In invite Obama's national strategist to consider that Black people need more than prevention "messages".  Unlike the CDC's mandate of "We fund prevention, not mental health", mental health resources are an essential component of a successful prevention course to achieve behavior modification.  To effectively address AIDS as a society, Blacks must first address their experiences of cultural disruption and embark upon an "unlearning" and restoration process that includes wellness.
 
I look forward to the proposed priorities of the Obama Administration of accountability and transparency, and their employment regarding HIV/AIDS.  The silence around the past 20 years of breakdown is staggering and deadly.  Such a successful orchestration of national failure could only be termed "brilliant incompetence".  Yet, until the proper causal factors are addressed, it is virtually impossible to assign accountability for the escalation of the epidemic in the Black community, or better invest the nation's next billions. 
 
Much like the financial meltdown, our nation must properly evaluate the root of the breakdown to move forward, while comprehending that the same people who brought us to this point, shouldn't be the ones paid to rescue.  Otherwise, the economic crisis will worsen health outcomes for Black people beyond imagination.  Already, an urban Black boy of 15 years old has only a 33% chance of living to the age of 65.[ii] 
 
The United States can no longer afford to pay people to maintain the status quo of illness and death.

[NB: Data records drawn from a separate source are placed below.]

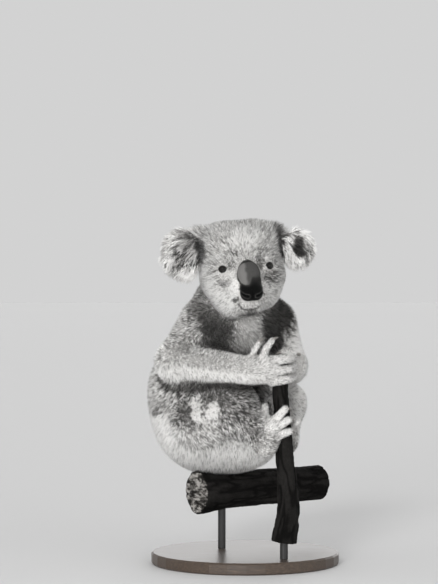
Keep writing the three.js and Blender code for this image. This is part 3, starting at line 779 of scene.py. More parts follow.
class Nodes:
    """A material's node tree, with short calls that add a node and wire its inputs."""

    def __init__(self, name):
        self.material = bpy.data.materials.new(name)
        self.material.use_nodes = True
        self.tree = self.material.node_tree
        self.shader = self.tree.nodes["Principled BSDF"]

    def add(self, kind, inputs=None, **settings):
        node = self.tree.nodes.new(f"ShaderNode{kind}")
        for key, value in settings.items():
            setattr(node, key, value)
        for key, value in (inputs or {}).items():
            self.wire(node.inputs[key], value)
        return node

    def wire(self, socket, value):
        if isinstance(value, bpy.types.NodeSocket):
            self.tree.links.new(value, socket)
        else:
            socket.default_value = value

    def ramp(self, fac, *stops):
        """A colour ramp through (place, colour) stops."""
        node = self.add("ValToRGB", {"Fac": fac})
        ends = node.color_ramp.elements
        while len(ends) < len(stops):
            ends.new(0.5)
        for end, (place, colour) in zip(ends, stops):
            end.position = place
            end.color = (*colour, 1)
        return node.outputs["Color"]

    def attribute(self, name):
        """A value that add_values has put on the mesh."""
        return self.add("Attribute", attribute_name=name).outputs["Fac"]

    def maths(self, operation, *values):
        return self.add("Math", dict(enumerate(values)), operation=operation).outputs[0]

    def sum(self, *shares):
        """The sum of (value, share) pairs, each value times its share."""
        terms = [self.maths("MULTIPLY", value, share) for value, share in shares]
        total = terms[0]
        for term in terms[1:]:
            total = self.maths("ADD", total, term)
        return total

    def noise(self, scale, detail, roughness=0.6, vector=None):
        inputs = {"Scale": scale, "Detail": detail, "Roughness": roughness}
        if vector is not None:
            inputs["Vector"] = vector
        return self.add("TexNoise", inputs).outputs["Fac"]

    def place(self, *scale):
        """Object coordinates, scaled along each axis."""
        where = self.add("TexCoord").outputs["Object"]
        return self.add("Mapping", {"Vector": where, "Scale": scale}).outputs[0]

    def mix(self, fac, a, b):
        node = self.add("Mix", data_type="RGBA")
        for socket, value in zip((node.inputs[0], node.inputs[6], node.inputs[7]), (fac, a, b)):
            self.wire(socket, value)
        return node.outputs[2]

    def bump(self, height, strength, distance):
        inputs = {"Height": height, "Strength": strength, "Distance": distance}
        self.wire(self.shader.inputs["Normal"], self.add("Bump", inputs).outputs["Normal"])

    def finish(self, colour, roughness, **settings):
        self.wire(self.shader.inputs["Base Color"], colour)
        self.wire(self.shader.inputs["Roughness"], roughness)
        for key, value in settings.items():
            self.wire(self.shader.inputs[key.replace("_", " ")], value)
        return self.material


def grey(level):
    return (level,) * 3


# Reflectance to colour: the coat is an ash grey, a little warmer where it is dark.
COAT_RAMP = [
    (0.0, (0.012, 0.011, 0.01)),
    (0.25, (0.232, 0.225, 0.216)),
    (0.6, (0.588, 0.578, 0.564)),
    (1.0, (0.975, 0.968, 0.952)),
]


def coat_material():
    n = Nodes("coat")
    grain = n.maths("MULTIPLY_ADD", n.noise(900, 2), 0.5, 0.75)
    colour = n.ramp(n.maths("MULTIPLY", n.attribute("tone"), grain), *COAT_RAMP)
    return n.finish(colour, 0.72, Specular_IOR_Level=0.22, Sheen_Weight=0.15, Sheen_Roughness=0.4)


def skin_material():
    n = Nodes("skin")
    hairs = n.noise(1100, 5, 0.7)
    grain = n.maths("MULTIPLY_ADD", hairs, 0.7, 0.62)
    n.bump(hairs, 0.6, 0.0012)
    colour = n.ramp(n.maths("MULTIPLY", n.attribute("tone"), grain), *COAT_RAMP)
    return n.finish(colour, 0.8, Specular_IOR_Level=0.2)


def nose_material():
    """Bare leather with a fine pebbled grain: greyer and rougher on top, black and glossier below."""
    n = Nodes("nose_leather")
    tone, wear = n.attribute("tone"), n.noise(170, 6, 0.7)
    cells = n.add("TexVoronoi", {"Scale": 620.0}, feature="DISTANCE_TO_EDGE").outputs["Distance"]
    pebble = n.maths("MINIMUM", n.maths("MULTIPLY", cells, 5.0), 0.6)
    n.bump(n.maths("ADD", pebble, n.maths("MULTIPLY", wear, 1.6)), 0.6, 0.001)
    mottle = n.maths("MULTIPLY", tone, n.maths("ADD", wear, 0.5))
    stops = (0.0, grey(0.003)), (0.45, (0.03, 0.029, 0.028)), (0.85, (0.19, 0.186, 0.18))
    rough = n.ramp(tone, (0.0, grey(0.48)), (0.5, grey(0.72)))
    return n.finish(n.ramp(mottle, *stops), rough, Specular_IOR_Level=0.09)


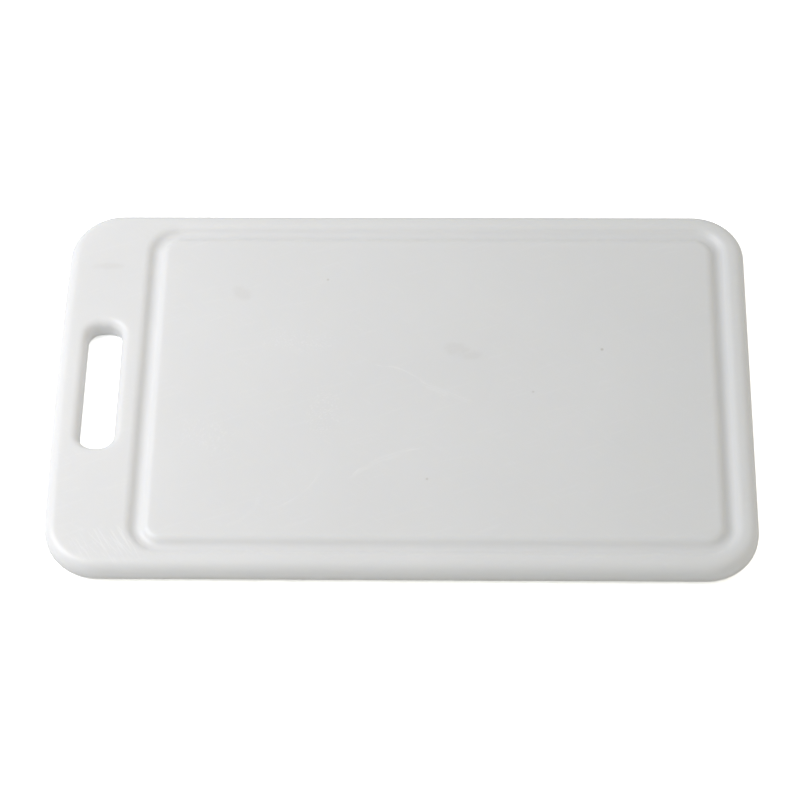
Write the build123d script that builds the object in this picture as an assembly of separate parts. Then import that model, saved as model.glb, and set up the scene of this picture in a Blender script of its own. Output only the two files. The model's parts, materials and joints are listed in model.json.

___________________________
[i] Trends in U.S. Government Funding for HIV/AIDS Fiscal Years 1981 to 2004, Jennifer Kates Henry J. Kaiser Family Foundation and Todd Summers Progressive Health Partners, March 2004.
[ii] Geronimus, Arline T., The Health of Urban African American Men: Excess Mortality and Causes of Death. Preliminary paper for November 1998 Aspen Institute Roundtable on Comprehensive Community Initiatives.